Son of a British missionary and a Sinhalese mother, David Paynter grew up in what was then Ceylon, but studied painting in London from  1918 to 1922. This vivid canvas evokes Gauguin’s Tahitian scenes. Two young men exchange gazes, while one holds a flower with a  pronounced stamen, analogous to the phallus. British colonial rule criminalized homosexuality in South Asia in 1861, effectively toppling its  acceptance among indigenous populations. As both an indigenous and European artist, Paynter occupies an in-between subject position, shedding light on the colonial interactions that defined the development of sexual politics in modern South Asia.

Galerie Goupil & Cie after Jean-Léon Gérôme
France
The Serpent Charmer
Photogravure
c. 1894
LN200.151

This print, after a famous painting by Jean-Léon Gérôme, is an example of Orientalism, a largely European construct that displaced sexual  license onto the “decadent” East to achieve two ends: First, it encouraged the West to be scandalized by the weak morals of the “Orient,”  while offering titillating erotic scenarios.

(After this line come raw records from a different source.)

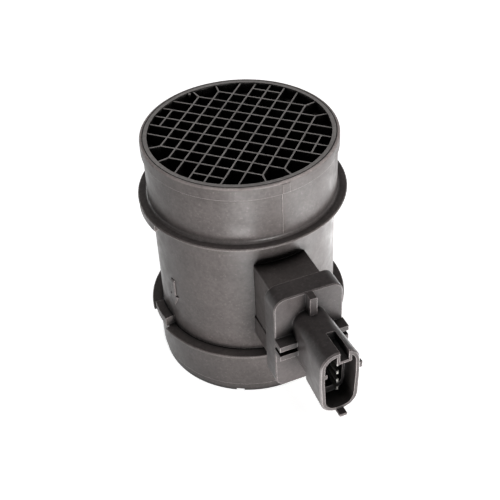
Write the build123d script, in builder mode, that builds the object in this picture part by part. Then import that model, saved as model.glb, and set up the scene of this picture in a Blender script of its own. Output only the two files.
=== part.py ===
from build123d import *
import math
import os

os.makedirs("parts", exist_ok=True)

# Mass airflow sensor: a moulded plastic duct with a flow-straightening grid in its
# inlet and a plug-in hot-film sensor in its side.
# Frame: the origin is the duct axis at the outlet rim, +Z runs up the duct to the inlet,
# and the sensor and its connector point along -Y. All sizes are in millimetres.

# ---------------------------------------------------------------- duct sizes
tube_length = 96.0
duct_radius = 31.0
mid_wall = 2.45

inlet_wall = 3.35
inlet_spigot_length = 17.95
inlet_bead_rise = 0.65
inlet_bead_height = 4.9
inlet_bead_rounding = 0.7
inlet_bead_bevel = 0.25
spigot_foot_fillet = 1.1

upper_flange_rise = 4.45
upper_flange_thickness = 1.0
lower_flange_rise = 4.55
lower_flange_thickness = 1.1
flange_bevel = 0.3

outlet_spigot_rise = 1.75
outlet_spigot_length = 16.8
outlet_lead_step = 0.6
outlet_lead_height = 3.9
outlet_wall = 2.8
outlet_bore_depth = 17.0
outlet_taper_height = 4.0

flange_lug_start = 169.5
flange_lug_span = 24.0
flange_lug_height = 2.5
flange_lug_inset = 0.1
foot_lug_start = 173.5
foot_lug_span = 17.0
foot_lug_height = 3.7
foot_lug_inset = 0.8
foot_relief_depth = 1.6
foot_relief_margin = 1.2

drain_notch_angle = -119.0
drain_notch_width = 3.0
drain_notch_height = 0.7

# ---------------------------------------------------------------- inlet grid sizes
grid_spoke = 2.95
grid_turn = 46.6
grid_rib = 0.55
grid_rib_drop = 0.4
grid_depth = 6.5
grid_ring_wall = 1.5
grid_ring_depth = 4.6
grid_seat_gap = 0.1
grid_rim_wall = 1.1
grid_bore_gap = 0.2

# ---------------------------------------------------------------- neck and plate sizes
sensor_axis_height = 46.0
neck_width = 19.4
neck_height = 33.2
neck_reach = 48.5
neck_corner = 0.7
neck_wall = 2.0
neck_foot_step = 0.45
neck_foot_height = 8.8

plate_width = 25.2
plate_height = 40.3
plate_corner = 4.2
plate_thickness = 7.6
plate_bevel = 0.4

wing_thickness = 2.1
wing_gap = 2.0
wing_depth = 4.5
wing_rise = 0.4
wing_overhang = 0.1
centre_rib_width = 2.6
centre_rib_depth = 3.6

# ---------------------------------------------------------------- connector sizes
shroud_reach = 79.4
shroud_length = 12.6
shroud_width = 14.4
shroud_top_width = 14.0
shroud_bottom_width = 13.0
shroud_height = 27.0
shroud_rise = 0.2
shroud_widest = 2.0
shroud_top_corner = 5.8
shroud_bottom_corner = 6.0
shroud_side_radius = 30.0
shroud_wall = 1.6
shroud_draft = 0.5
mouth_bevel = 0.5
stem_narrowing = 1.1
stem_top_drop = 1.0
stem_bottom_rise = 3.4
stem_wall = 0.9
socket_depth = 7.3
recess_width = 8.6
recess_depth = 8.0
recess_corner = 2.4
keyway_offset = 1.3
keyway_width = 3.2
keyway_depth = 4.1
keyway_wall = 1.0
keyway_length = 10.0
tongue_width = 2.7
tongue_length = 2.9
tongue_thickness = 1.0
key_rib_width = 2.4
key_rib_proud = 0.9
key_rib_rise = 4.6
key_rib_length = 8.0
inner_rib_size = 0.9
inner_rib_rise = 4.7

# ---------------------------------------------------------------- probe sizes
insert_gap = 0.4
insert_length = 22.5
insert_wall = 2.0
insert_corner = 1.0
probe_width = 12.0
probe_height = 24.0
probe_wall = 2.0
probe_tip_wall = 4.5
probe_nose = 2.4
cover_thickness = 1.6
cover_seat = 1.1
cover_gap = 0.1

seal_start = 1.3
seal_width = 2.4
seal_depth = 1.6
seal_gap = 0.05

chamber_start = 5.4
chamber_end_wall = 1.5
chamber_height = 23.0
ledge_length = 2.8

partition = 3.0
leg_width = 8.0
inlet_width = 9.0
divider_width = 6.0
channel_floor = 2.5
channel_roof = 3.0
bend_radius = 7.0
divider_rounding = 2.6
outlet_port_height = 6.0

# ---------------------------------------------------------------- electronics sizes
terminal_count = 5
terminal_pitch = 3.8
terminal_width = 1.5
terminal_thickness = 0.8
terminal_recess = 4.2
terminal_point = 0.25

base_thickness = 1.5
base_margin = 0.3
board_thickness = 0.8
board_margin = 0.9
board_clear = 0.4
holder_width = 6.0
holder_thickness = 1.2
holder_root = 4.5
holder_tip_gap = 1.0
chip_length = 4.0
chip_width = 3.4
chip_thickness = 0.4
film_length = 2.6
film_width = 1.8
film_thickness = 0.15
signal_chip_side = 5.0
signal_chip_thickness = 1.0
capacitor_length = 1.8
capacitor_width = 1.1
capacitor_height = 0.9
resistor_length = 1.5
resistor_width = 0.8
resistor_height = 0.5
bond_width = 0.4
bond_thickness = 0.15
bond_rise = 0.5
bead_radius = 0.9
bead_length = 2.4
lead_radius = 0.2
lead_spacing = 0.9
lead_length = 9.0
lead_root = 1.5

# ---------------------------------------------------------------- radii and levels worked out
mid_radius = duct_radius + mid_wall
inlet_spigot_radius = duct_radius + inlet_wall
inlet_bead_radius = inlet_spigot_radius + inlet_bead_rise
upper_flange_radius = mid_radius + upper_flange_rise
lower_flange_radius = mid_radius + lower_flange_rise
outlet_spigot_radius = mid_radius + outlet_spigot_rise
outlet_lead_radius = outlet_spigot_radius - outlet_lead_step
outlet_bore_radius = outlet_spigot_radius - outlet_wall
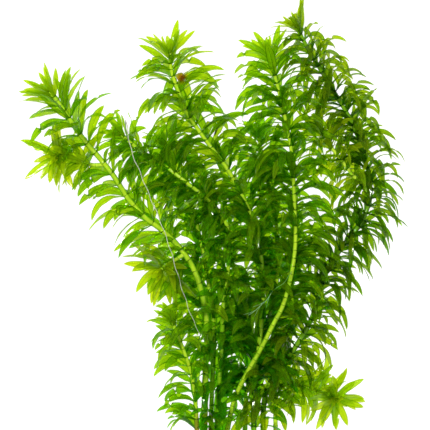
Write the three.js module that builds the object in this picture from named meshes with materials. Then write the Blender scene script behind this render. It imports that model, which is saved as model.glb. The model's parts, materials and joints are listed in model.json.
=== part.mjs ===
// A bunch of Brazilian waterweed (Egeria densa), cut and laid down on a flat surface.
// Each shoot is one piece that grew as one: a jointed stem with whorls of thin arching leaves.
// Units are millimetres. The surface is z = 0, +Z is up, +Y runs from the cut ends towards
// the growing tips, +X is to the right, and the origin is under the middle of the bunch.

import * as THREE from "three";

// Driving dimensions
const LEAVES_PER_WHORL = 5;
const LEAF_WIDTH = 3.9; // of a blade at its widest, on a leaf of LEAF_LENGTH
const LEAF_LENGTH = 20;
const BLADE_DEPTH = 0.8; // from the flat upper face down to the keel
const LONG_BLADE = [[0.36, 1], [0.7, 0.8]]; // sections: share of the length, share of the width
const SHORT_BLADE = [[0.5, 1]];
const SHORT_LENGTH = 11; // of a blade drawn with the second set of sections
const BAND_HEIGHT = 1.3; // of the ring on the stem that a whorl grows from
const BARE_STEP = 13; // between sections of stem that carry no leaves
const STEM_TAPER = 0.3; // share of its radius that a stem loses from its base to its apex
const FIRST_WHORL = 2.6; // from the apex to the youngest whorl
const YOUNG_SPACING = 1.9; // between the two youngest whorls
const SPACING_GROWTH = 0.55; // added to the spacing with each older whorl
const REST_HEIGHT = 0.3; // of a blade that lies along the surface
const FOOT_HEIGHT = 2; // a stem bears no leaf that would start lower, pressed on the surface
const ROOT_RADIUS = 0.4;
const ROOT_SIDES = 4;
const ROOT_STEPS = 3; // between two points of a root's route
const JOINT_GAP = 0.3; // between a side shoot and its parent stem
const JOINT_STEP = 0.1; // in the search for where a side shoot is clear of its parent

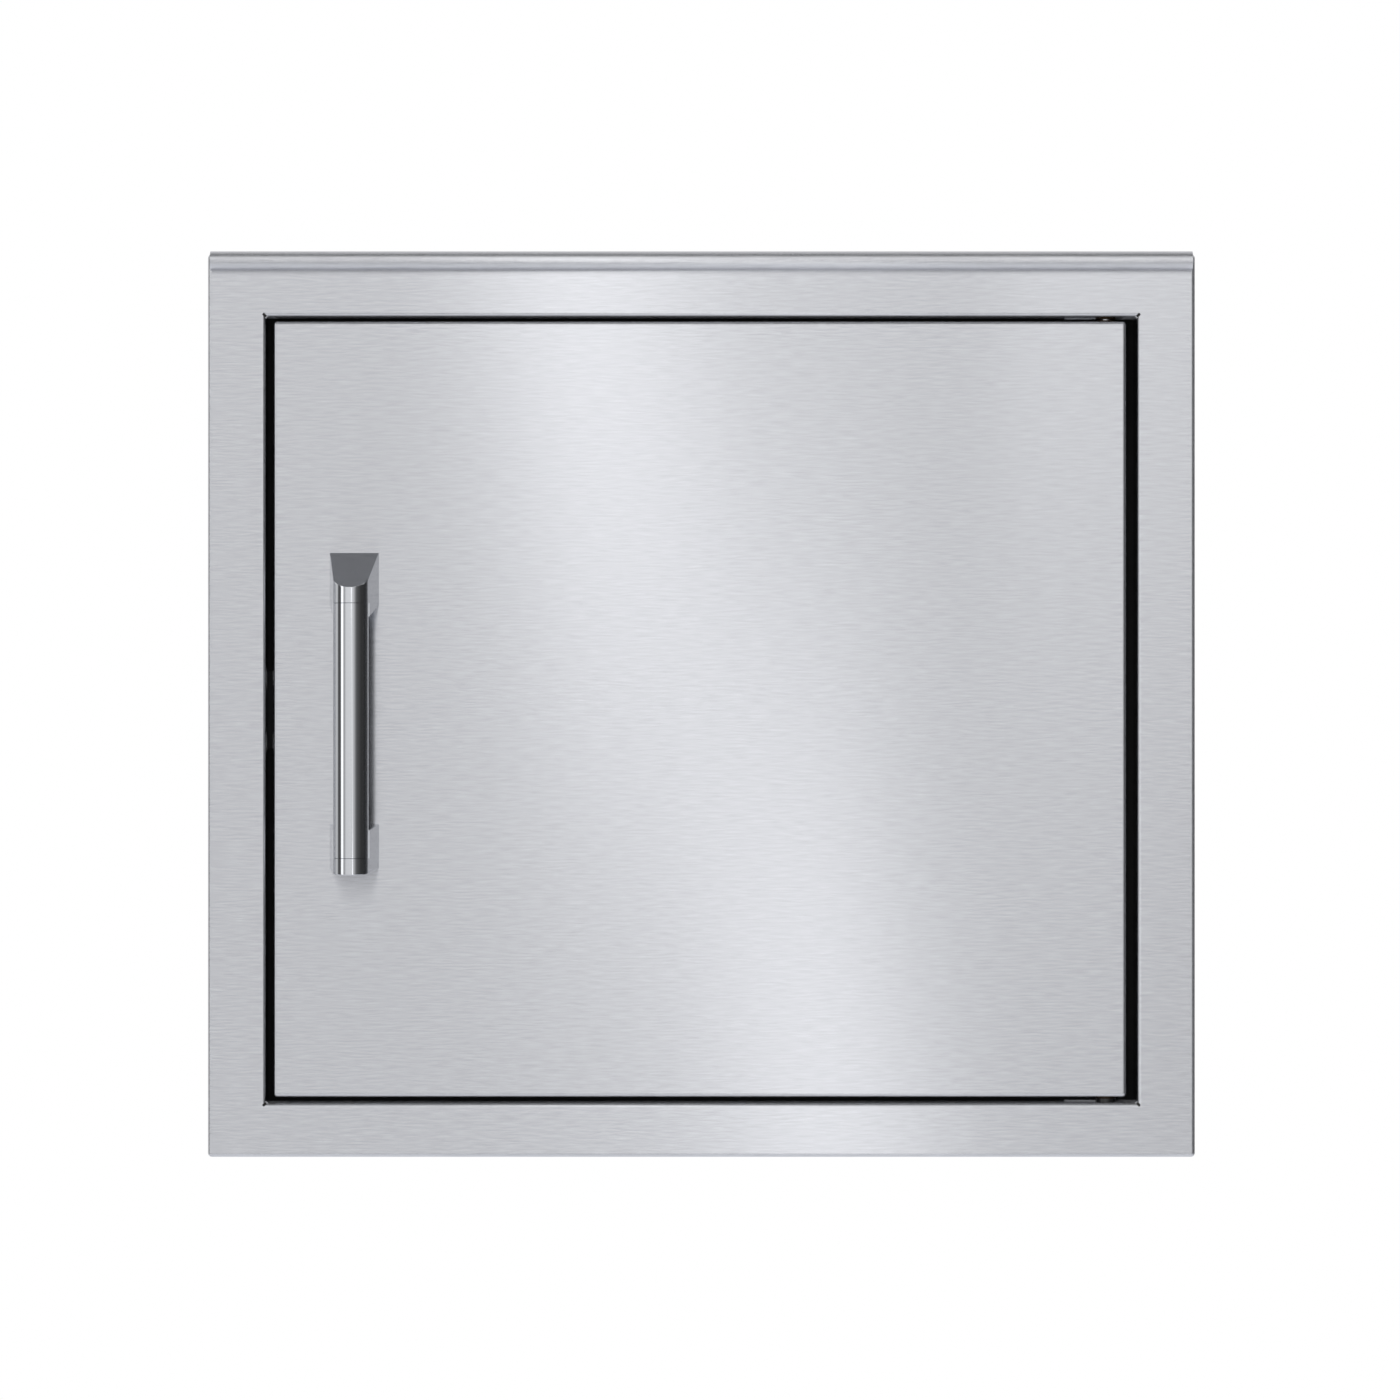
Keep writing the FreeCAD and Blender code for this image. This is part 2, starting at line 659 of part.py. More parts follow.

Second, it helped justify burgeoning Western Colonialism, revealing those valuable lands to be so  dissolute that conquest would be in the best interest of their denizens. The Serpent Charmer was later famously used on the cover of  Edward Said’s 1978 book Orientalism, which defined the term and used Gérôme’s image to exemplify the Western gaze.

Wilhelm von Gloeden
Germany, lived and worked in Italy, 1856-1931
Untitled [Sicilian boys]
c. 1885-1905
Exhibition print
J. Paul Getty Museum
LN200.95

Although Sicily was technically in Europe, northern Europeans associated the area with North Africa and the Middle East. Thus, Sicily was  viewed through the lens of “Orientalism” which cast Sicilian subjects as a racialized, hyper-sexualized “other.” This photograph evokes a  male harem and combines “exotic” Sicilian boys with a classical setting and costume, which were also associated with homosexuality at the  time.

Fred Holland Day
United States, 1864-1933
Untitled [Nude youth by cave, with hands behind neck, and face of youth (double exposure)]
1907
Exhibition print
The Louise Imogen Guiney Collection, Library of Congress, Prints & Photographs Division
LN200.157

Day, an important American photographer, was a wealthy Bostonian with no interest in commercial photography. He developed a pictorial  vocabulary rooted in the classics. Here he evokes the myth of Orpheus, who upon losing his wife Eurydice to Hades, god of the underworld,  could retrieve her if he did not look back. When he did, and she was pulled away, Orpheus forswore the love of women for that of male  youths. Day positions a nude youth at a cave entrance and with double exposure, adds a looming face, that of a teenage Kahlil Gibran, the Lebanese-American poet, author, and visual artist.